By coming to you, Dear Brothers, I wish to pay a debt of gratitude. For 10 years, from 1948 to 1958, I was a pupil of the Brothers of the Christian Schools in a small town in the south of France. As I was preparing this homily, I wanted to reread some of the works of your Founder. I chanced upon the following passage which you must know by heart, and which I think summarizes the creative spirit of Monsieur De La Salle : “The end of this Institute is to give a Christian education to children; it is for this purpose the Brothers keep schools, that, having the children under their care from morning until evening, they may teach them to lead good lives, by instructing them in the mysteries of our holy religion and by inspiring them with Christian maxims, and thus give them a suitable education” (Common Rules, ch. 1). From morning until evening, in a spirit of community, so characteristic of your houses, we, teachers and pupils, had to build a kind of town of which the prince was a child. By that I mean, that the pupil was, as Jesus recommended, the focus of the concerns of his disciples. It was a town where one learned the art of living, that is, “the art of living good lives”, as we have just heard. There was here, in this group of boys living together “from morning until evening”, to use the words of your Founder, as it were, a novitiate of life, in which, at the same time as passions were discovered and gave a foretaste of their power, we were taught the art of mastering them so as not to be overwhelmed by them.
In this same passage, John Baptist de La Salle recommended that children be taught the “mysteries of our holy religion”. The spirit of faith is still a characteristic of your spirituality. Let me share a secret with you: when I joined the Dominicans, I underwent like everybody else the long apprenticeship of theology, but I did not learn anything really new. Of course, advanced studies enabled us to develop our knowledge and opened new horizons for us, but the essence of theology had been given to me by the Brothers of the Christian Schools. Naturally, initiation into the Christian mystery had been given to us according to our ability, but it was given in its totality. Since then, I have simply dug deeper. Equipped with this coherent luggage, this viaticum, each one found himself launched into life, like a small boat on the sea. Each one used it as he thought fit, drawing from it the resources of his faith or simply the formula for an upright life. Others preferred to forget everything: Christian education is also an education in freedom.
At a time when we are being subjected to a campaign without precedent, one which seeks to discredit Catholicism and, in particular, its mission to young people, it is good to ask ourselves the following question: Why is the Church so passionate about education? Why is education, why is this zeal, as John Baptist de La Salle would have said, so highly prized? By acting in this way, the Church is not simply satisfying its own need for survival; it is not concerned first of all about its own future or that of humanity, even if at a time when we have begun a new millennium it has made insistent appeals to the young. No, it is proclaiming a basic but ignored truth: young people are our teachers.
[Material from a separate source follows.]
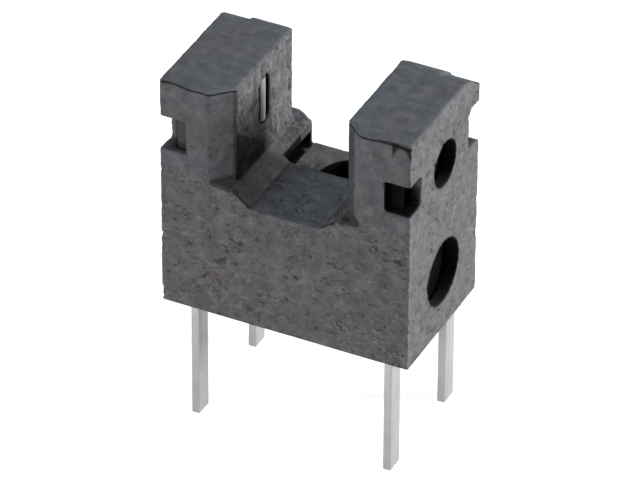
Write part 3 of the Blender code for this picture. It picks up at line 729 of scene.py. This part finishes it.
def epoxyMaterial(name, colour, roughness, specular, crownHighlight=None):
    # Transfer-moulded epoxy: even, glossy, with a slight haze from the tool
    material, tree, shader = newMaterial(name)
    place = addNode(tree, "ShaderNodeTexCoord")
    spot = addNode(
        tree, "ShaderNodeMapping", {"Scale": (1 / mm, 1 / mm, 1 / mm)}, {"Vector": place.outputs["Object"]})
    haze = addNode(
        tree, "ShaderNodeTexNoise", {"Scale": 1 / epoxy["hazeSize"], "Detail": 2.0},
        {"Vector": spot.outputs[0]})
    shade = addNode(
        tree, "ShaderNodeMapRange", {"From Min": 0.3, "From Max": 0.7, "To Min": 0.8, "To Max": 1.0},
        {"Value": haze.outputs[0]})
    source = addNode(tree, "ShaderNodeRGB")
    source.outputs[0].default_value = linear(colour)
    source = source.outputs[0]
    # Painted highlight: the crown of the bar in the slit is drawn pale
    if crownHighlight:
        axes = addNode(tree, "ShaderNodeSeparateXYZ", {}, {0: spot.outputs[0]})
        away = addNode(tree, "ShaderNodeMath", {"operation": "ABSOLUTE"}, {0: axes.outputs[0]})
        bar = addNode(
            tree, "ShaderNodeMapRange",
            {"From Min": epoxy["barStart"], "From Max": epoxy["barStart"] - epoxy["barBlur"]},
            {"Value": away.outputs[0]})
        middle = addNode(
            tree, "ShaderNodeMath", {"operation": "SUBTRACT", 1: epoxy["barMiddle"]}, {0: axes.outputs[1]})
        aside = addNode(tree, "ShaderNodeMath", {"operation": "ABSOLUTE"}, {0: middle.outputs[0]})
        crown = addNode(
            tree, "ShaderNodeMapRange",
            {"From Min": epoxy["barSide"] + epoxy["barBlur"], "From Max": epoxy["barSide"]},
            {"Value": aside.outputs[0]})
        matt = addNode(
            tree, "ShaderNodeMath", {"operation": "MULTIPLY"}, {0: bar.outputs[0], 1: crown.outputs[0]})
        source = addNode(
            tree, "ShaderNodeMix", {"data_type": "RGBA", 7: linear(crownHighlight)},
            {0: matt.outputs[0], 6: source}).outputs[2]
    tinted = addNode(
        tree, "ShaderNodeMix", {"data_type": "RGBA", "blend_type": "MULTIPLY", 0: 1.0},
        {6: source, 7: shade.outputs[0]})
    tree.links.new(tinted.outputs[2], shader.inputs["Base Color"])
    sheen = addNode(
        tree, "ShaderNodeMapRange",
        {"From Min": 0.3, "From Max": 0.7, "To Min": roughness * 0.7, "To Max": roughness * 1.3},
        {"Value": haze.outputs[0]})
    tree.links.new(sheen.outputs[0], shader.inputs["Roughness"])
    shader.inputs["IOR"].default_value = 1.54
    shader.inputs["Specular IOR Level"].default_value = specular
    return material


def shadedByAngle(mesh, degrees):
    # Smooth curves, crisp corners
    form = bmesh.new()
    form.from_mesh(mesh)
    limit = math.radians(degrees)
    for face in form.faces:
        face.smooth = True
    for edge in form.edges:
        edge.smooth = edge.is_manifold and edge.calc_face_angle(math.pi) < limit
    form.to_mesh(mesh)
    form.free()


def softenedCopy(nodeName, radius, segments):
    # The CAD node's own form with its flat faces joined and its corners broken
    mesh = mergedCopy(nodeName)
    form = bmesh.new()
    form.from_mesh(mesh)
    bmesh.ops.dissolve_limit(form, angle_limit=math.radians(1), verts=form.verts, edges=form.edges)
    form.to_mesh(mesh)
    form.free()
    guide = linked(nodeName + "Guide", mesh)
    bevel = guide.modifiers.new("corners", "BEVEL")
    bevel.width = radius
    bevel.segments = segments
    bevel.limit_method = "ANGLE"
    bevel.angle_limit = math.radians(40)
    bevel.use_clamp_overlap = True
    return bakedMesh(guide, nodeName + "Form")


def keepPiece(name, mesh, material, nodeName):
    mesh.materials.clear()
    mesh.materials.append(material)
    piece = linked(name, mesh)
    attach(piece, "root")
    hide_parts(nodeName)
    return piece


clearEpoxy = epoxyMaterial(
    "mouldedClearInfraredEpoxy", epoxy["clear"], epoxy["clearRoughness"], epoxy["clearSpecular"],
    epoxy["crownHighlight"])
darkEpoxy = epoxyMaterial(
    "mouldedDaylightBlockingEpoxy", epoxy["dark"], epoxy["darkRoughness"], epoxy["darkSpecular"])
for end, finish, slotName in (
        ("emitter", clearEpoxy, "clear_epoxy"), ("detector", darkEpoxy, "dark_epoxy")):
    mesh = mergedCopy(end + "_body")
    shadedByAngle(mesh, 30)
    keepPiece(end + "Package", mesh, finish, end + "_body")
print("packages done")


# The leads are steel strip, stamped, with a matt tin plate
leads = {
    "plate": "#adabad",
    "shade": "#a4a2a4",
    "smoothest": 0.38,
    "roughest": 0.54,
    "metallic": 0.62,            # the rest scatters, as matt tin does
    "lineSpacing": 0.111 * mm,   # of the drawing lines
    "lineLength": 2.86 * mm,
    "cloudSize": 0.714,          # millimetres
    "cornerRadius": 0.022 * mm,
    "segments": 2,
}


def tinPlate():
    # Electroplated matt tin: pale grey, soft reflections, faint drawing lines along the strip
    material, tree, shader = newMaterial("mattTinPlatedSteel")
    place = addNode(tree, "ShaderNodeTexCoord")
    closeness = (1 / leads["lineSpacing"], 1 / leads["lineSpacing"], 1 / leads["lineLength"])
    along = addNode(
        tree, "ShaderNodeMapping", {"Scale": closeness}, {"Vector": place.outputs["Object"]})
    lines = addNode(
        tree, "ShaderNodeTexNoise", {"Scale": 1.0, "Detail": 2.0}, {"Vector": along.outputs[0]})
    spot = addNode(
        tree, "ShaderNodeMapping", {"Scale": (1 / mm, 1 / mm, 1 / mm)}, {"Vector": place.outputs["Object"]})
    cloud = addNode(
        tree, "ShaderNodeTexNoise", {"Scale": 1 / leads["cloudSize"], "Detail": 3.0},
        {"Vector": spot.outputs[0]})
    both = addNode(
        tree, "ShaderNodeMath", {"operation": "MULTIPLY_ADD", 1: 0.5},
        {0: lines.outputs[0], 2: cloud.outputs[0]})
    amount = addNode(
        tree, "ShaderNodeMapRange", {"From Min": 0.6, "From Max": 0.9}, {"Value": both.outputs[0]})
    colour = addNode(
        tree, "ShaderNodeMix",
        {"data_type": "RGBA", 6: linear(leads["plate"]), 7: linear(leads["shade"])},
        {0: amount.outputs[0]})
    tree.links.new(colour.outputs[2], shader.inputs["Base Color"])
    shader.inputs["Metallic"].default_value = leads["metallic"]
    dull = addNode(
        tree, "ShaderNodeMapRange",
        {"To Min": leads["smoothest"], "To Max": leads["roughest"]}, {"Value": lines.outputs[0]})
    tree.links.new(dull.outputs[0], shader.inputs["Roughness"])
    bump = addNode(
        tree, "ShaderNodeBump", {"Strength": 0.25, "Distance": 0.004 * mm}, {"Height": lines.outputs[0]})
    tree.links.new(bump.outputs[0], shader.inputs["Normal"])
    return material


tin = tinPlate()
for nodeName in ("emitter_chip_lead", "emitter_bond_lead", "detector_chip_lead", "detector_bond_lead"):
    mesh = softenedCopy(nodeName, leads["cornerRadius"], leads["segments"])
    shadedByAngle(mesh, 50)
    end, job, _ = nodeName.split("_")
    keepPiece(end + job.title() + "Lead", mesh, tin, nodeName)
print("leads done")


# Chips and bond wires are sealed inside the epoxy
inside = {
    "arsenide": "#4a4448",
    "silicon": "#3a4152",
    "gold": "#e2b35c",
    "arsenideRoughness": 0.2,
    "siliconRoughness": 0.15,
    "goldRoughness": 0.22,
    "sawSpacing": 0.025 * mm,
    "sawLength": 0.5 * mm,
}


def streaked(name, colour, metallic, roughness):
    # Sawn and polished wafer, or drawn wire: glossy, with faint lines all one way
    material, tree, shader = newMaterial(name)
    place = addNode(tree, "ShaderNodeTexCoord")
    closeness = (1 / inside["sawSpacing"], 1 / inside["sawLength"], 1 / inside["sawLength"])
    saw = addNode(
        tree, "ShaderNodeMapping", {"Scale": closeness}, {"Vector": place.outputs["Object"]})
    lines = addNode(
        tree, "ShaderNodeTexNoise", {"Scale": 1.0, "Detail": 1.0}, {"Vector": saw.outputs[0]})
    shade = addNode(
        tree, "ShaderNodeMapRange", {"To Min": 0.8, "To Max": 1.1}, {"Value": lines.outputs[0]})
    tinted = addNode(
        tree, "ShaderNodeMix", {"data_type": "RGBA", "blend_type": "MULTIPLY", 0: 1.0, 6: linear(colour)},
        {7: shade.outputs[0]})
    tree.links.new(tinted.outputs[2], shader.inputs["Base Color"])
    shader.inputs["Metallic"].default_value = metallic
    shader.inputs["Roughness"].default_value = roughness
    return material


arsenide = streaked("polishedGalliumArsenide", inside["arsenide"], 0.0, inside["arsenideRoughness"])
silicon = streaked("polishedSilicon", inside["silicon"], 0.0, inside["siliconRoughness"])
gold = streaked("drawnGoldWire", inside["gold"], 1.0, inside["goldRoughness"])
for nodeName, finish, slotName in (
        ("emitter_chip", arsenide, "emitter_crystal"), ("detector_chip", silicon, "detector_crystal"),
        ("emitter_bond_wire", gold, "bond_wire"), ("detector_bond_wire", gold, "bond_wire")):
    mesh = mergedCopy(nodeName)
    shadedByAngle(mesh, 50)
    words = nodeName.split("_")
    keepPiece(words[0] + "".join(w.title() for w in words[1:]), mesh, finish, nodeName)
print("chips and wires done")


# Two soft lamps stand at the right, one at the front left, a weaker one at the rear left and a faint
# one above
studio = {
    "floorSize": 0.6,
    "floorColour": "#a4a4a4",
    "floorGlow": 0.85,           # so that the camera sees it nearly white
    "ambient": 0.04,
    "aim": (0, 0, 4 * mm),       # the middle of the housing
    "lamps": (
        # name, direction to the lamp, distance, width, height, strength as a white card would show it
        ("rightLamp", (0.88, 0.41, 0.24), 0.20, 0.035, 0.035, 1.10),
        ("highRightLamp", (0.81, 0.38, 0.45), 0.20, 0.05, 0.05, 0.47),
        ("frontLeftLamp", (-0.38, -0.90, 0.22), 0.20, 0.08, 0.06, 0.76),
        ("rearLeftLamp", (-0.81, 0.57, 0.14), 0.20, 0.08, 0.08, 0.40),
        ("topLamp", (0.0, 0.0, 1.0), 0.20, 0.10, 0.10, 0.19),
    ),
}
# Fitted to the body's corners in the photograph
camera = {
    "eye": (0.064298, -0.132141, 0.105378),
    "back": (0.35773, -0.7355, 0.57538),    # from the object to the camera
    "roll": 0.353,               # degrees
    "lens": 334.2,
}


def makeFloor(lowest):
    form = bmesh.new()
    bmesh.ops.create_grid(form, x_segments=1, y_segments=1, size=studio["floorSize"] / 2)
    bmesh.ops.translate(form, vec=(0, 0, lowest), verts=form.verts)
    mesh = bpy.data.meshes.new("floor")
    form.to_mesh(mesh)
    form.free()
    material, tree, shader = newMaterial("paleStudioBoard")
    shader.inputs["Base Color"].default_value = linear(studio["floorColour"])
    shader.inputs["Roughness"].default_value = 0.9
    shader.inputs["Specular IOR Level"].default_value = 0.1
    path = addNode(tree, "ShaderNodeLightPath")
    seen = addNode(
        tree, "ShaderNodeMath", {"operation": "MAXIMUM"},
        {0: path.outputs["Is Camera Ray"], 1: path.outputs["Is Glossy Ray"]})
    strength = addNode(
        tree, "ShaderNodeMath", {"operation": "MULTIPLY", 1: studio["floorGlow"]}, {0: seen.outputs[0]})
    glow = addNode(
        tree, "ShaderNodeEmission", {"Color": (1, 1, 1, 1)}, {"Strength": strength.outputs[0]})
    both = addNode(tree, "ShaderNodeAddShader", {}, {0: shader.outputs[0], 1: glow.outputs[0]})
    tree.links.new(both.outputs[0], tree.nodes["Material Output"].inputs["Surface"])
    mesh.materials.append(material)
    floor = linked("studioFloor", mesh)


def makeWorld():
    world = bpy.data.worlds.new("studioWorld")
    bpy.context.scene.world = world
    world.use_nodes = True
    tree = world.node_tree
    back = tree.nodes["Background"]
    back.inputs["Color"].default_value = (1, 1, 1, 1)
    path = addNode(tree, "ShaderNodeLightPath")
    seen = addNode(
        tree, "ShaderNodeMath", {"operation": "MAXIMUM"},
        {0: path.outputs["Is Camera Ray"], 1: path.outputs["Is Glossy Ray"]})
    through = addNode(
        tree, "ShaderNodeMath", {"operation": "MAXIMUM"},
        {0: seen.outputs[0], 1: path.outputs["Is Transmission Ray"]})
    strength = addNode(
        tree, "ShaderNodeMapRange", {"To Min": studio["ambient"], "To Max": 1.0},
        {"Value": through.outputs[0]})
    tree.links.new(strength.outputs[0], back.inputs["Strength"])


def makeLamps(middle):
    for name, direction, distance, width, height, level in studio["lamps"]:
        towards = Vector(direction).normalized()
        data = bpy.data.lights.new(name, "AREA")
        data.shape = "RECTANGLE"
        data.size = width
        data.size_y = height
        data.energy = level * math.pi ** 2 * distance ** 2
        lamp = linked(name, data)
        turned = towards.to_track_quat("Z", "Y").to_matrix().to_4x4()
        lamp.matrix_world = Matrix.Translation(middle + towards * distance) @ turned


def makeCamera():
    back = Vector(camera["back"]).normalized()
    right = Vector((0, 0, 1)).cross(back).normalized()
    up = back.cross(right)
    turn = math.radians(camera["roll"])
    right, up = right * math.cos(turn) + up * math.sin(turn), up * math.cos(turn) - right * math.sin(turn)
    data = bpy.data.cameras.new("photoCamera")
    data.lens = camera["lens"]
    data.sensor_width = 36.0
    data.clip_start = 0.01
    data.clip_end = 10.0
    eye = linked("photoCamera", data)
    eye.matrix_world = Matrix.Translation(camera["eye"]) @ Matrix((right, up, back)).transposed().to_4x4()
    bpy.context.scene.camera = eye


makeFloor(cadBox[0][2])
makeWorld()
makeLamps(Vector(studio["aim"]))
makeCamera()
bpy.context.scene.view_settings.view_transform = "Standard"
print("studio done")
Young people are our teachers because they dislodge us from ourselves; they drag us out of the private spaces where we have piled up our certainties, convictions and even our tiredness of life. To our eyes, often clouded by the evils of our age, they stress the positive things about our society and its culture. The exploits of technology and the promises of science enthrall them. It was several months before I was able to use a computer more or less properly, while my godchildren became conversant with the complicated language of information technology, treating it all as if it were a game. Younger generations love nature, care for birds covered in oil, defend the environment, and remind us of our duties to this good old earth, which they are already preparing to take over as their heritage. They seek peace and protest against unjust discrimination. They travel much more than anyone did in the past and, at massive gatherings, as at Rome, Taizé, St James of Compostella, or during the World Youth Days, they discover that what unites them is stronger than what separates them. They remind our often tired minds of reasons for hope.
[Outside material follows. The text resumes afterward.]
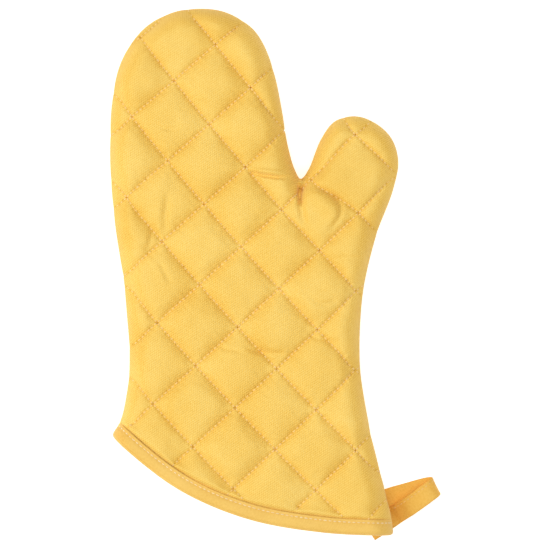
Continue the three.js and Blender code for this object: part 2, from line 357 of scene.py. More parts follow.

Young people have introduced even into our venerable Church a new breath of air which resembles greatly that of the Holy Spirit. The Charismatic movement is young people. The renewal of religious life with its daring, original and new forms is young people. The rediscovery of prayer as a fundamental dimension of Christian life is also young people. How many discouraged faithful, how many disillusioned priests have rediscovered through contact with them the meaning of praise, of intercession and of interior life? They assure us that our culture, that some have called post-Christian perhaps too hastily, is still waiting for the salvation brought by Christ. They prepare for new missions, and volunteer to promote this “second evangelization” which the Church is calling for.I should like to end with a beautiful little story which itself would have been quite enough to meditate on. The story comes from one of the early Christian legends. Seven young aristocrats from Ephesus were going to be put to death because they were suspected of being followers of Christ. The Emperor Diocletian called them into his presence, but, moved by their “blossoming youth”, as the text puts it, he gave them their freedom. A deep sleep enabled them to survive the persecutions and, once the danger had passed, the breath of God awoke them with their youth intact. Youth makes death ineffective. Youth is the epiphany of a transcendence which will never occur again. It is the first sign; for Christians, the first sacrament; for philosophers, the first “analogue”, of divine eternity. And so we understand now what Christ was saying when he said: “Unless you become as this child you will not enter into the kingdom of heaven”.